Relevant product paths:

If you want cloud launch instructions, start with how to use Callaba. If you need deployment control, see self-hosted streaming solution.

FAQ

What is a cloud media server?

A cloud media server is a cloud-hosted system that receives, processes, routes, records, packages, or delivers live and on-demand video.

What is the difference between a cloud media server and a CDN?

A cloud media server prepares and controls media workflows. A CDN distributes prepared video content to viewers through edge locations.

Is a cloud media server the same as a live streaming server?

Not exactly. A live streaming server focuses on live video workflows. A cloud media server can include live streaming, VOD, storage, API automation, recording, packaging, and cloud deployment.

What protocols can a cloud media server support?

Common protocols include SRT, RTMP, RTMPS, HLS, WebRTC, DASH, RTSP, RTP, and UDP. The right protocols depend on ingest, delivery, latency, and playback requirements.

Can I use a cloud media server for video on demand?
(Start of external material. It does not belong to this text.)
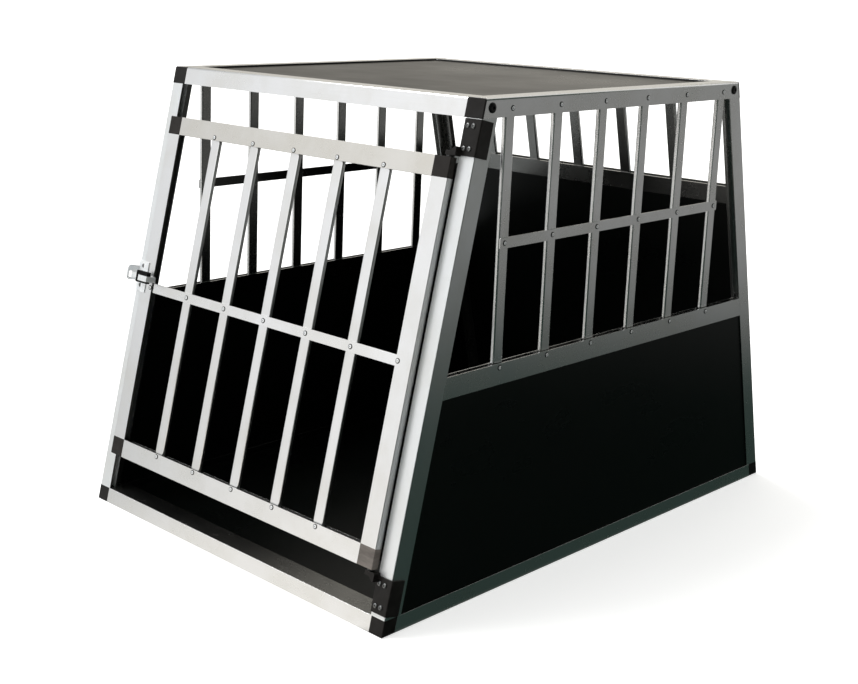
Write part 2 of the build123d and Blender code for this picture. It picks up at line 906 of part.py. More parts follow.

Yes. A cloud media server can be part of a VOD workflow by processing uploaded files or recorded live streams, preparing playback outputs, and connecting content to storage and CDN delivery.

Can a cloud media server record live streams?

Yes. Many cloud media server workflows include recording, so a live input can also become an archive or VOD asset.

Do I need my own hardware for a cloud media server?

No. A cloud media server runs on cloud infrastructure. You may still choose a self-hosted deployment if you need more infrastructure control.

Is a cloud media server good for low latency?

It can be, depending on the protocol and workflow. WebRTC and SRT can support low-latency use cases, while HLS is usually better for scalable playback with more delay.

Next steps

Final practical rule

A good cloud media server is not just a server in the cloud. It is a controlled media workflow layer that matches your ingest, processing, recording, playback, CDN, and API requirements.